Я где-то уже писал, что Ванников из наркомата вооружений попал прямо в застенок, а из застенка, с кровоподтеками, в штанах без пуговиц, — в Кремль. «Видишь, как меня отделали твои опричники», — сказал бывший нарком. Они были с Кобой на ты. «Я тоже сидел в тюрьме», — ответил Сталин. «Ты сидел при царе, а я при тебе!» Сталин с удовлетворением улыбнулся, потом взял лист бумаги, нарисовал два глаза, зачеркнул один и сказал: «кто старое помянет, тому глаз вон!». Потом зачеркнул и второй, добавив: «А кто старое забудет, тому оба. Иди, тебя подлечат!». Реабилитированный Ванников опять получил министерство и продолжал верой и правдой служить Исторической Необходимости. Кажется, он отличился при сооружении атомной бомбы. Личное — это лишнее. Главное — Она, Историческая Необходимость, занявшая в сознании место Бота. «Гвозди бы делать из этих людей, крепче бы не было в мире гвоздей…»
Несчастье Александра Ароновича заключалось, может быть, в том, что он — несколько раз побывав на пороге Лубянки — так туда и не попал и реабилитирован тоже не был.
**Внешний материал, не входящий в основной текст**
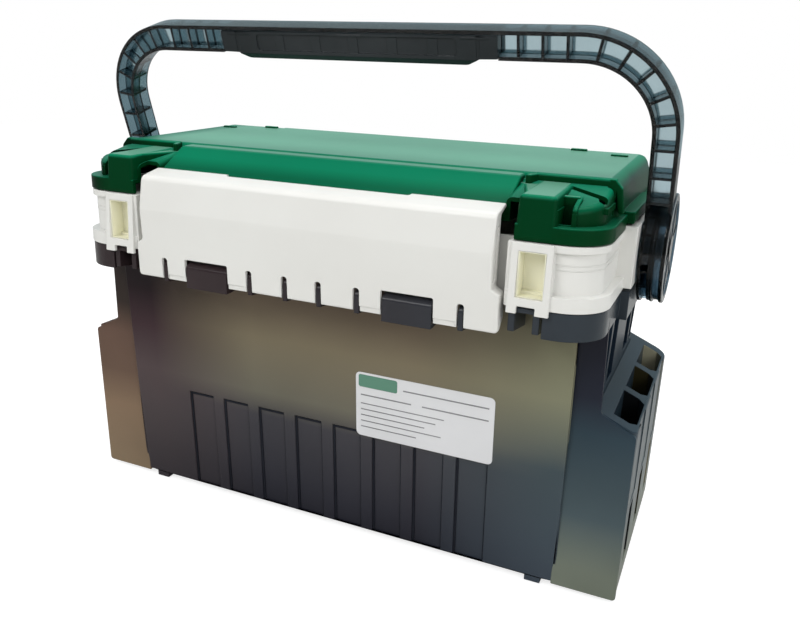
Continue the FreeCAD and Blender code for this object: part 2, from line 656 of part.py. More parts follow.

Гвоздь, готовый быть вбитым в здание светлого будущего, надломился, но остался гвоздем. Надломленность его угадывалась в тяжелой мрачности, с которой встречался всякий Чужой. Кажется, в Чужом, то есть в наших с Зиной новых друзьях, подозревалось неуважение к Главе Семьи, в которой помнилось его славное прошлое. Мы жили вместе только летом, на даче; каждый раз я приезжал с добрым чувством к инвалиду Истории и к середине лета уставал от его тяжелого характера. Потеряв практическое участие в Деле, он хранил верность ему как часть душевного комфорта и все больше заботился о всяческом комфорте, о каких-то маленьких удовольствиях. При виде вкусных вещей терял свою волю и каждый раз платил за это тяжелыми приступами холецистита.
В хорошие минуты я пытался расширить круг его эрудиции и однажды читал, кое-как разбирая по-французски, главы «Моей жизни» Троцкого; другой раз предложил прочесть «медальоны», то есть личные характеристики руководителей, в «Технологии власти» Автарханова. Александр Аронович неохотно взял в руки завзятую антисоветчину, но любопытство победило. Прочитав, он честно подтвердил, что про Маленкова и Кагановича там все верно. «У него еще был сапожнический еврейский акцент», — добавил он не без яда про сталинского наркома. Чеченец Автарханов этого, видимо, не заметил или не считал важным.
Впрочем, решающую роль в политическом повороте моего тестя сыграли не мы с Зиной, а Ольга Григорьевна Шатуновская. Ей посвящена следующая глава. Ольга Григорьевна и ее подруга Мирра создали атмосферу, в которой разрыв с генеральной линией оказался неожиданно легким. Линия колебнулась назад, к реабилитации Сталина. Бакинское землячество в Москве встало в молчаливую оппозицию к ЦК. Во время чешской весны все глубоко сочувствовали Дубчеку.